Each entry has to be copied exactly, with nothing missed.

::: Input rows

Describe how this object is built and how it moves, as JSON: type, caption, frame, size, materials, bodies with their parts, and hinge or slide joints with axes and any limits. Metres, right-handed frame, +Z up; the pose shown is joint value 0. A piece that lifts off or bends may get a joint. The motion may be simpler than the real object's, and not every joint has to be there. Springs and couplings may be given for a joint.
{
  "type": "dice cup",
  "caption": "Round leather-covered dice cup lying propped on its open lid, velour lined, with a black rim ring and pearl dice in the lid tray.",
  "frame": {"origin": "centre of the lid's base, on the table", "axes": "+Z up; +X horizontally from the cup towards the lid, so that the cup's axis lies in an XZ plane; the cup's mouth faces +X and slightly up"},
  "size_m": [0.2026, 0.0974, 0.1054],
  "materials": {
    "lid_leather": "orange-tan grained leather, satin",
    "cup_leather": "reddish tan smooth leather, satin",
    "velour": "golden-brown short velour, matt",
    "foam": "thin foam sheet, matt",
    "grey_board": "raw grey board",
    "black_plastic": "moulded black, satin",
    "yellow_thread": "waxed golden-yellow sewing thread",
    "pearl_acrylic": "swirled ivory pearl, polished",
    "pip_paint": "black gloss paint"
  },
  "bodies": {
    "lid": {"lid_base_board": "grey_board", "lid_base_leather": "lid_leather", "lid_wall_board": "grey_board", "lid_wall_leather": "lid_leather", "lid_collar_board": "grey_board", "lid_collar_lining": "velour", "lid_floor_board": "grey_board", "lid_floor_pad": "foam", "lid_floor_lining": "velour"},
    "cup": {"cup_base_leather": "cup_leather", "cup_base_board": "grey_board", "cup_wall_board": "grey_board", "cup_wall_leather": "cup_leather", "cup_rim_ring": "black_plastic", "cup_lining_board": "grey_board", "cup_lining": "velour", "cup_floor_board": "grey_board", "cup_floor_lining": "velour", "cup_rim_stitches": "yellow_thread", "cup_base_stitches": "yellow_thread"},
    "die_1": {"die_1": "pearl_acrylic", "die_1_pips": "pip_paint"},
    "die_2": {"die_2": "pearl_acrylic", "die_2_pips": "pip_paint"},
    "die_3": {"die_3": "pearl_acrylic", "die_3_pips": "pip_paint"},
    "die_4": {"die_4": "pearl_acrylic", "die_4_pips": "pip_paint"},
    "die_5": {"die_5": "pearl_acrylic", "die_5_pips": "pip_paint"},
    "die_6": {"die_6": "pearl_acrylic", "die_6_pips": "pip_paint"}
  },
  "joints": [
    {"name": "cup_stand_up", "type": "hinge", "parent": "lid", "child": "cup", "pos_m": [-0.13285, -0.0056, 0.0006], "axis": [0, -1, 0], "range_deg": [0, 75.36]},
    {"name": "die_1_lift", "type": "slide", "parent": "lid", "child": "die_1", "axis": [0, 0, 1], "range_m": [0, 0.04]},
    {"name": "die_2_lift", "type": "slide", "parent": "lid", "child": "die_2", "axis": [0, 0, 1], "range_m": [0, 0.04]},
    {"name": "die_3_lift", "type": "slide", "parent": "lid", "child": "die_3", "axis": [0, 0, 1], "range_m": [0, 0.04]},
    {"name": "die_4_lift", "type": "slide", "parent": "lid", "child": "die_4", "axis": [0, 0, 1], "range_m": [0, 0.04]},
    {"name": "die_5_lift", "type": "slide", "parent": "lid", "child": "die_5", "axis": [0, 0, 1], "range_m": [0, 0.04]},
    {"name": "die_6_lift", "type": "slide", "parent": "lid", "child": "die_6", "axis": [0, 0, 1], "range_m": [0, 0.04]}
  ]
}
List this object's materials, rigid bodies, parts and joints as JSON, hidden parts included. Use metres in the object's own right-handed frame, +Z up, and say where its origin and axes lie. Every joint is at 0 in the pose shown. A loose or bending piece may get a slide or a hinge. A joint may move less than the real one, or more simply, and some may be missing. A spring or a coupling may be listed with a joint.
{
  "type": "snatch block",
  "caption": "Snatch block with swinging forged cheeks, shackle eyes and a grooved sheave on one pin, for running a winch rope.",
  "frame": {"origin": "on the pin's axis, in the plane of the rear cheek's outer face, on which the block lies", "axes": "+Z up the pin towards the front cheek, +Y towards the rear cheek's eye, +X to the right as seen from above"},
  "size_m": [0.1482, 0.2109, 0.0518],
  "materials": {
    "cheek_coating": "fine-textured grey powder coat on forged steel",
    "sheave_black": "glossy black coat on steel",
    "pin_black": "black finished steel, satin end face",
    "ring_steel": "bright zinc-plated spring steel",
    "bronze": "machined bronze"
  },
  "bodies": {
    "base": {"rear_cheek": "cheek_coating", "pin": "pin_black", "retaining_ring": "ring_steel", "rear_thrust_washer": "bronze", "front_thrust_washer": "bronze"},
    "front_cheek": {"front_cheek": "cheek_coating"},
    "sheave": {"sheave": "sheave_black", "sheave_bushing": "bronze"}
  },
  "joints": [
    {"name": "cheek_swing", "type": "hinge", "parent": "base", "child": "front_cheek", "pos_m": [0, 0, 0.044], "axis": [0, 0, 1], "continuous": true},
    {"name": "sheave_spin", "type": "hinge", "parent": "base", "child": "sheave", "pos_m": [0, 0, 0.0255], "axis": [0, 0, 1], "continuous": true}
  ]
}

::::::

Result for this exercise.
Describe how this object is built and how it moves, as JSON: type, caption, frame, size, materials, bodies with their parts, and hinge or slide joints with axes and any limits. Metres, right-handed frame, +Z up; the pose shown is joint value 0. A piece that lifts off or bends may get a joint. The motion may be simpler than the real object's, and not every joint has to be there. Springs and couplings may be given for a joint.
{
  "type": "dice cup",
  "caption": "Round leather-covered dice cup lying propped on its open lid, velour lined, with a black rim ring and pearl dice in the lid tray.",
  "frame": {"origin": "centre of the lid's base, on the table", "axes": "+Z up; +X horizontally from the cup towards the lid, so that the cup's axis lies in an XZ plane; the cup's mouth faces +X and slightly up"},
  "size_m": [0.2026, 0.0974, 0.1054],
  "materials": {
    "lid_leather": "orange-tan grained leather, satin",
    "cup_leather": "reddish tan smooth leather, satin",
    "velour": "golden-brown short velour, matt",
    "foam": "thin foam sheet, matt",
    "grey_board": "raw grey board",
    "black_plastic": "moulded black, satin",
    "yellow_thread": "waxed golden-yellow sewing thread",
    "pearl_acrylic": "swirled ivory pearl, polished",
    "pip_paint": "black gloss paint"
  },
  "bodies": {
    "lid": {"lid_base_board": "grey_board", "lid_base_leather": "lid_leather", "lid_wall_board": "grey_board", "lid_wall_leather": "lid_leather", "lid_collar_board": "grey_board", "lid_collar_lining": "velour", "lid_floor_board": "grey_board", "lid_floor_pad": "foam", "lid_floor_lining": "velour"},
    "cup": {"cup_base_leather": "cup_leather", "cup_base_board": "grey_board", "cup_wall_board": "grey_board", "cup_wall_leather": "cup_leather", "cup_rim_ring": "black_plastic", "cup_lining_board": "grey_board", "cup_lining": "velour", "cup_floor_board": "grey_board", "cup_floor_lining": "velour", "cup_rim_stitches": "yellow_thread", "cup_base_stitches": "yellow_thread"},
    "die_1": {"die_1": "pearl_acrylic", "die_1_pips": "pip_paint"},
    "die_2": {"die_2": "pearl_acrylic", "die_2_pips": "pip_paint"},
    "die_3": {"die_3": "pearl_acrylic", "die_3_pips": "pip_paint"},
    "die_4": {"die_4": "pearl_acrylic", "die_4_pips": "pip_paint"},
    "die_5": {"die_5": "pearl_acrylic", "die_5_pips": "pip_paint"},
    "die_6": {"die_6": "pearl_acrylic", "die_6_pips": "pip_paint"}
  },
  "joints": [
    {"name": "cup_stand_up", "type": "hinge", "parent": "lid", "child": "cup", "pos_m": [-0.13285, -0.0056, 0.0006], "axis": [0, -1, 0], "range_deg": [0, 75.36]},
    {"name": "die_1_lift", "type": "slide", "parent": "lid", "child": "die_1", "axis": [0, 0, 1], "range_m": [0, 0.04]},
    {"name": "die_2_lift", "type": "slide", "parent": "lid", "child": "die_2", "axis": [0, 0, 1], "range_m": [0, 0.04]},
    {"name": "die_3_lift", "type": "slide", "parent": "lid", "child": "die_3", "axis": [0, 0, 1], "range_m": [0, 0.04]},
    {"name": "die_4_lift", "type": "slide", "parent": "lid", "child": "die_4", "axis": [0, 0, 1], "range_m": [0, 0.04]},
    {"name": "die_5_lift", "type": "slide", "parent": "lid", "child": "die_5", "axis": [0, 0, 1], "range_m": [0, 0.04]},
    {"name": "die_6_lift", "type": "slide", "parent": "lid", "child": "die_6", "axis": [0, 0, 1], "range_m": [0, 0.04]}
  ]
}
List this object's materials, rigid bodies, parts and joints as JSON, hidden parts included. Use metres in the object's own right-handed frame, +Z up, and say where its origin and axes lie. Every joint is at 0 in the pose shown. A loose or bending piece may get a slide or a hinge. A joint may move less than the real one, or more simply, and some may be missing. A spring or a coupling may be listed with a joint.
{
  "type": "snatch block",
  "caption": "Snatch block with swinging forged cheeks, shackle eyes and a grooved sheave on one pin, for running a winch rope.",
  "frame": {"origin": "on the pin's axis, in the plane of the rear cheek's outer face, on which the block lies", "axes": "+Z up the pin towards the front cheek, +Y towards the rear cheek's eye, +X to the right as seen from above"},
  "size_m": [0.1482, 0.2109, 0.0518],
  "materials": {
    "cheek_coating": "fine-textured grey powder coat on forged steel",
    "sheave_black": "glossy black coat on steel",
    "pin_black": "black finished steel, satin end face",
    "ring_steel": "bright zinc-plated spring steel",
    "bronze": "machined bronze"
  },
  "bodies": {
    "base": {"rear_cheek": "cheek_coating", "pin": "pin_black", "retaining_ring": "ring_steel", "rear_thrust_washer": "bronze", "front_thrust_washer": "bronze"},
    "front_cheek": {"front_cheek": "cheek_coating"},
    "sheave": {"sheave": "sheave_black", "sheave_bushing": "bronze"}
  },
  "joints": [
    {"name": "cheek_swing", "type": "hinge", "parent": "base", "child": "front_cheek", "pos_m": [0, 0, 0.044], "axis": [0, 0, 1], "continuous": true},
    {"name": "sheave_spin", "type": "hinge", "parent": "base", "child": "sheave", "pos_m": [0, 0, 0.0255], "axis": [0, 0, 1], "continuous": true}
  ]
}